_Raw data_:
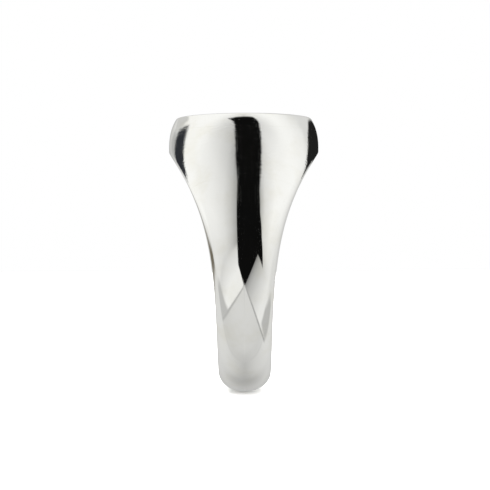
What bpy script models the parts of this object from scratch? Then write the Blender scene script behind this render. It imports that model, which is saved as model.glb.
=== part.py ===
"""Oval signet ring in sterling silver: a signet head with its table plate, two half shanks and the
solder joints that hold them together.

The origin is the centre of the finger hole. The finger goes through along X, the table faces +Z and
the hoop lies in the Y-Z plane. All values are metres and degrees.

Every outside face comes from one section, drawn in a plane through the finger axis. The angle of
that plane is measured from the top of the ring, 0 at the table and 180 at the back of the shank.
"""
import bmesh
import bpy
from math import acos, cos, degrees, exp, pi, radians, sin
from mathutils import Vector

MM = 0.001

# Finger hole and hoop.
BORE_DIAMETER = 19.0 * MM
BACK_THICKNESS = 1.7 * MM
SIDE_THICKNESS = 1.8 * MM
BACK_WIDTH = 4.5 * MM
BORE_EDGE_SOFTENING = 0.22 * MM

# Signet head.
HEAD_LENGTH = 13.0 * MM        # along the finger, at the girdle
HEAD_HEIGHT = 3.09 * MM        # from the finger hole up to the table
CROWN_HEIGHT = 5.62 * MM       # of the dome that the table is cut across
GIRDLE_HEIGHT = 0.45 * MM      # of the widest line of the head above the finger hole
PLATE_THICKNESS = 1.2 * MM

# How far down the hoop each feature of the head fades, in degrees.
WIDTH_SPREAD = 60.5
CROWN_SPREAD = 30.6
SIDE_SPREAD = 100.0
WALL_SPREAD = 16.8
SHOULDER_SPREAD = 70.0

# How suddenly they fade: 2 is a bell curve, more holds longer and then drops.
WIDTH_HOLD = 2.2
SIDE_HOLD = 6
SHOULDER_HOLD = 4

# Roundness of the section: 2 is an ellipse, more is squarer, less is more sloping.
SHANK_ROUNDNESS = 2.0
SHOULDER_ROUNDNESS = 1.5
HEAD_ROUNDNESS = 2.5

# Joints.
SEAM_GAP = 0.3 * MM            # between two pieces of silver
FILM_CLEARANCE = 0.05 * MM     # between the solder and the silver on each side of it
SHOULDER_SEAM_ANGLE = 52.0

# Mesh density.
HOOP_STATIONS = 72
WALL_ROWS = 11
EDGE_ROWS = 2
BORE_ROWS = 4
SHARP_EDGE_ANGLE = 35.0        # edges bent more than this are shaded as corners

BORE_RADIUS = BORE_DIAMETER / 2
TABLE_Z = BORE_RADIUS + HEAD_HEIGHT
PLATE_SEAM_Z = TABLE_Z - PLATE_THICKNESS
FILM_THICKNESS = SEAM_GAP - 2 * FILM_CLEARANCE
ON_PLANE = 1e-7


def fade(angle, spread, hold=2):
    """1 at the top of the ring, falling smoothly to 0 down the hoop."""
    return exp(-(abs(angle) / spread) ** hold)


def half_width(angle):
    back = BACK_WIDTH / 2
    return back + (HEAD_LENGTH / 2 - back) * fade(angle, WIDTH_SPREAD, WIDTH_HOLD)


def outer_radius(angle):
    side = (SIDE_THICKNESS - BACK_THICKNESS) * fade(angle, SIDE_SPREAD, SIDE_HOLD)
    crown = (CROWN_HEIGHT - SIDE_THICKNESS) * fade(angle, CROWN_SPREAD)
    return BORE_RADIUS + BACK_THICKNESS + side + crown


def girdle_radius(angle):
    return BORE_RADIUS + GIRDLE_HEIGHT * fade(angle, WIDTH_SPREAD)


def roundness(angle):
    shoulder = (SHOULDER_ROUNDNESS - SHANK_ROUNDNESS) * fade(angle, SHOULDER_SPREAD, SHOULDER_HOLD)
    head = (HEAD_ROUNDNESS - SHOULDER_ROUNDNESS) * fade(angle, WALL_SPREAD)
    return SHANK_ROUNDNESS + shoulder + head


def section(angle):
    """One half of the section, as (x, radius) points from the middle of the bore to the crown."""
    soft = min(BORE_EDGE_SOFTENING, BACK_THICKNESS / 3, BACK_WIDTH / 6)
    base = BORE_RADIUS + soft
    girdle = girdle_radius(angle)
    crown = outer_radius(angle)
    power = roundness(angle)

    def wall(radius):
        rise = max(0.0, radius - girdle) / (crown - girdle)
        return half_width(angle) * max(0.0, 1 - rise ** power) ** 0.5

    foot = wall(base) - soft
    points = [(foot * i / BORE_ROWS, BORE_RADIUS) for i in range(BORE_ROWS)]
    for i in range(EDGE_ROWS):
        turn = pi / 2 * i / EDGE_ROWS
        points.append((foot + soft * sin(turn), base - soft * cos(turn)))
    for i in range(WALL_ROWS):
        radius = base + (crown - base) * sin(pi / 2 * i / WALL_ROWS) ** (2 / power)
        points.append((wall(radius), radius))
    points.append((0.0, crown))
    return points


def make_blank():
    """The whole ring in one closed skin, with its head still domed."""
    bm = bmesh.new()
    rings = []
    for station in range(HOOP_STATIONS):
        turn = 2 * pi * station / HOOP_STATIONS
        angle = degrees(acos(max(-1.0, min(1.0, cos(turn)))))
        half = section(angle)
        closed = half + [(-x, radius) for x, radius in reversed(half[1:-1])]
        ring = [bm.verts.new((x, -radius * sin(turn), radius * cos(turn))) for x, radius in closed]
        rings.append(ring)
    for here, after in zip(rings, rings[1:] + rings[:1]):
        for i in range(len(here)):
            j = (i + 1) % len(here)
            bm.faces.new((here[i], here[j], after[j], after[i]))
    bmesh.ops.recalc_face_normals(bm, faces=bm.faces)
    return bm


def cut(bm, point, outward):
    """Slice the piece with a plane, drop what lies outward of it and close the cut."""
    geometry = bm.verts[:] + bm.edges[:] + bm.faces[:]
    sliced = bmesh.ops.bisect_plane(bm, geom=geometry, dist=ON_PLANE, plane_co=point,
                                    plane_no=outward, clear_outer=True)
    border = [e for e in sliced["geom_cut"] if isinstance(e, bmesh.types.BMEdge) and e.is_boundary]
    bmesh.ops.edgeloop_fill(bm, edges=border)


def shoulder_plane(side, offset):
    """The joint face on one shoulder: a point on it and the direction that leads up to the table.

    side is -1 for the left shoulder (-Y) and 1 for the right one; offset moves it towards the table.
    """
    turn = radians(SHOULDER_SEAM_ANGLE)
    towards_head = Vector((0, -side * cos(turn), sin(turn)))
    return towards_head * offset, towards_head


def silver_material(name, color, roughness_value):
    material = bpy.data.materials.new(name)
    material.use_nodes = True
    shader = material.node_tree.nodes["Principled BSDF"]
    shader.inputs["Base Color"].default_value = (*color, 1.0)
    shader.inputs["Metallic"].default_value = 1.0
    shader.inputs["Roughness"].default_value = roughness_value
    material.diffuse_color = (*color, 1.0)
    return material


def finish_piece(name, bm, material, parent):
    """Turn the sliced skin into a named object that hangs on the ring's own axis system."""
    bmesh.ops.recalc_face_normals(bm, faces=bm.faces)
    mesh = bpy.data.meshes.new(name)
    bm.to_mesh(mesh)
    bm.free()
    mesh.materials.append(material)
    mesh.shade_smooth()
    mesh.set_sharp_from_angle(angle=radians(SHARP_EDGE_ANGLE))
    piece = bpy.data.objects.new(name, mesh)
    bpy.context.scene.collection.objects.link(piece)
    piece.parent = parent
    return piece


def make_table_plate(material, parent):
    bm = make_blank()
    cut(bm, (0, 0, TABLE_Z), (0, 0, 1))
    cut(bm, (0, 0, PLATE_SEAM_Z + SEAM_GAP / 2), (0, 0, -1))
    finish_piece("table_plate", bm, material, parent)


def make_table_solder(material, parent):
    bm = make_blank()
    cut(bm, (0, 0, PLATE_SEAM_Z + FILM_THICKNESS / 2), (0, 0, 1))
    cut(bm, (0, 0, PLATE_SEAM_Z - FILM_THICKNESS / 2), (0, 0, -1))
    finish_piece("table_solder", bm, material, parent)


def make_signet_head(material, parent):
    bm = make_blank()
    cut(bm, (0, 0, PLATE_SEAM_Z - SEAM_GAP / 2), (0, 0, 1))
    for side in (-1, 1):
        point, upwards = shoulder_plane(side, SEAM_GAP / 2)
        cut(bm, point, -upwards)
    finish_piece("signet_head", bm, material, parent)


def make_shoulder_solder(name, side, material, parent):
    bm = make_blank()
    cut(bm, (0, 0, 0), (0, -side, 0))
    point, upwards = shoulder_plane(side, FILM_THICKNESS / 2)
    cut(bm, point, upwards)
    point, upwards = shoulder_plane(side, -FILM_THICKNESS / 2)
    cut(bm, point, -upwards)
    finish_piece(name, bm, material, parent)


def make_half_shank(name, side, material, parent):
    bm = make_blank()
    cut(bm, (0, side * SEAM_GAP / 2, 0), (0, -side, 0))
    point, upwards = shoulder_plane(side, -SEAM_GAP / 2)
    cut(bm, point, upwards)
    finish_piece(name, bm, material, parent)


def make_back_solder(material, parent):
    bm = make_blank()
    cut(bm, (0, 0, 0), (0, 0, 1))
    cut(bm, (0, FILM_THICKNESS / 2, 0), (0, 1, 0))
    cut(bm, (0, -FILM_THICKNESS / 2, 0), (0, -1, 0))
    finish_piece("back_solder", bm, material, parent)


def main():
    for leftover in list(bpy.data.objects):
        bpy.data.objects.remove(leftover, do_unlink=True)

    ring_axis = bpy.data.objects.new("ring_axis", None)
    bpy.context.scene.collection.objects.link(ring_axis)

    silver = silver_material("mirror polished sterling silver", (0.905, 0.9, 0.875), 0.05)
    solder = silver_material("hard silver solder", (0.86, 0.85, 0.81), 0.09)

    make_table_plate(silver, ring_axis)
    make_table_solder(solder, ring_axis)
    make_signet_head(silver, ring_axis)
    for side_name, side in (("left", -1), ("right", 1)):
        make_shoulder_solder(f"shoulder_solder_{side_name}", side, solder, ring_axis)
        make_half_shank(f"shank_{side_name}", side, silver, ring_axis)
    make_back_solder(solder, ring_axis)


main()
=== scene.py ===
from math import cos, pi, radians, sin

import bmesh
import bpy
import numpy as np
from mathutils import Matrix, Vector


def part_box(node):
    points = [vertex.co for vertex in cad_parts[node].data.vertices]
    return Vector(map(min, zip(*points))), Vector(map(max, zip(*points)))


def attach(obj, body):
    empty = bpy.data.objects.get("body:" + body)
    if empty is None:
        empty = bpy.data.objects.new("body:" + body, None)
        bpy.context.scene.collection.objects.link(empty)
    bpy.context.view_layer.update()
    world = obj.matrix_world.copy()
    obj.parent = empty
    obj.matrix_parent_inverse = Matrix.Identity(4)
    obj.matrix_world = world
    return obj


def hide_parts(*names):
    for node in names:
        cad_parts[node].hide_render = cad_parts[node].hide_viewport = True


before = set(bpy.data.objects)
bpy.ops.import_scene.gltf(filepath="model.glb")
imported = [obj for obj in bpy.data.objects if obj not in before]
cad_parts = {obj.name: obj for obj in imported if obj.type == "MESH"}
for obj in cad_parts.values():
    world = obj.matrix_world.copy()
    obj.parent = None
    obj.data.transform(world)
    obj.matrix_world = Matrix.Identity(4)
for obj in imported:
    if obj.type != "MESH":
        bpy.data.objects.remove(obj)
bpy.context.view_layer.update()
mm = 0.001


def hexToLinear(code):
    # sRGB hex, as picked in any paint program, to the linear values that the shader wants
    channels = [int(code[i:i + 2], 16) / 255 for i in (1, 3, 5)]
    return [c / 12.92 if c <= 0.04045 else ((c + 0.055) / 1.055) ** 2.4 for c in channels] + [1.0]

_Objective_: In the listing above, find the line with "make_table_plate(silver, ring_axis)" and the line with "points = [vertex.co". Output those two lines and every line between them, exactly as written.

_Exercise result_:
    make_table_plate(silver, ring_axis)
    make_table_solder(solder, ring_axis)
    make_signet_head(silver, ring_axis)
    for side_name, side in (("left", -1), ("right", 1)):
        make_shoulder_solder(f"shoulder_solder_{side_name}", side, solder, ring_axis)
        make_half_shank(f"shank_{side_name}", side, silver, ring_axis)
    make_back_solder(solder, ring_axis)


main()
=== scene.py ===
from math import cos, pi, radians, sin

import bmesh
import bpy
import numpy as np
from mathutils import Matrix, Vector


def part_box(node):
    points = [vertex.co for vertex in cad_parts[node].data.vertices]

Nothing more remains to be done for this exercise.